Nel’s body is at a morgue in Pemba.

When discussing her son’s death, Knox told Sky News:

‘When they were driving out unfortunately the insurgents ambushed them and my son was shot.

‘I learnt on Friday night that people had been killed as they tried to leave the hotel. We didn’t hear who had been killed.

‘It was only on Saturday morning that I got news that unfortunately it was Adrian.’  

The Daily Mail goes on:

Families and contractors have been scathing regarding the apparent lack of support from governments and large companies.

A contractor told the BBC that local companies and suppliers carried out the rescue operation. 

‘In the wee hours they managed to co-ordinate and reach out to the evacuees on the beach and got them on to boats and got them into safety.’

…Knox has said the South African government’s response also fell short of expectations.  

‘There wasn’t any support from our government until we phoned them and asked them what’s happening and why isn’t anybody helping people stranded there,’ she told the BBC. 

‘…Where the hell was the support from big companies, from countries?’ he said.

Calls to officials at the foreign ministry and provincial government went unanswered or did not go through on Sunday.

The boats arriving in Pemba on Sunday carried both locals and foreigners, including employees from the gas projects, the aid official and diplomat said. One boat was carrying around 1,300 people, said the diplomat.

French energy group Total said on Saturday it was calling off a planned resumption of construction at its development following the attack and would reduce its workforce to a ‘strict minimum’.
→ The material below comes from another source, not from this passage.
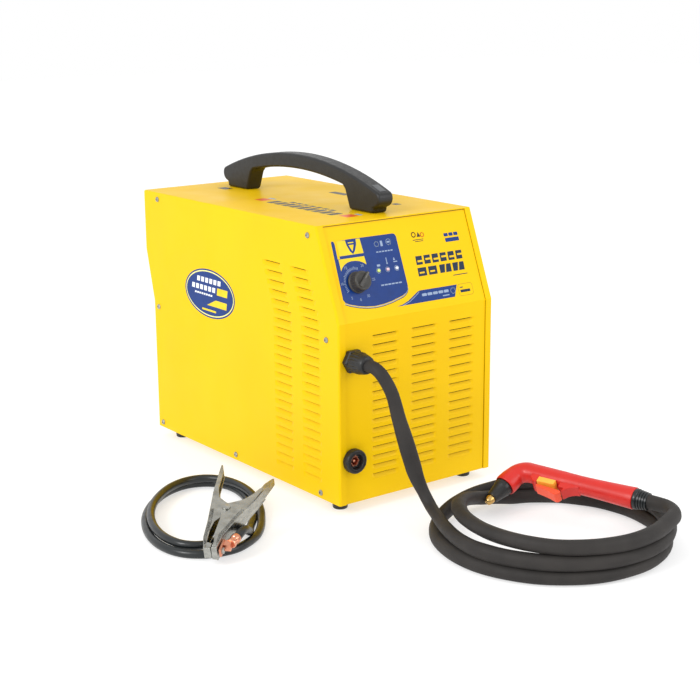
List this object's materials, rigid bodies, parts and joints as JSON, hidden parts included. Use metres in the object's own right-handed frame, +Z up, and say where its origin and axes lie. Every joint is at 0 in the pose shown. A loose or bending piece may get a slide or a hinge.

The company pulled out the majority of its workforce in January due to insecurity in Cabo Delgado province, which has been the target of an insurgency linked to Islamic State since 2017. 

Government-contracted helicopters were searching for more survivors. Dyck said his helicopters had rescued at least 17 people on Sunday.

The number of people injured and killed in the five-day assault on Palma, or still unaccounted for, remains unclear. 

The town had previously been a refuge for people fleeing violence elsewhere in the province.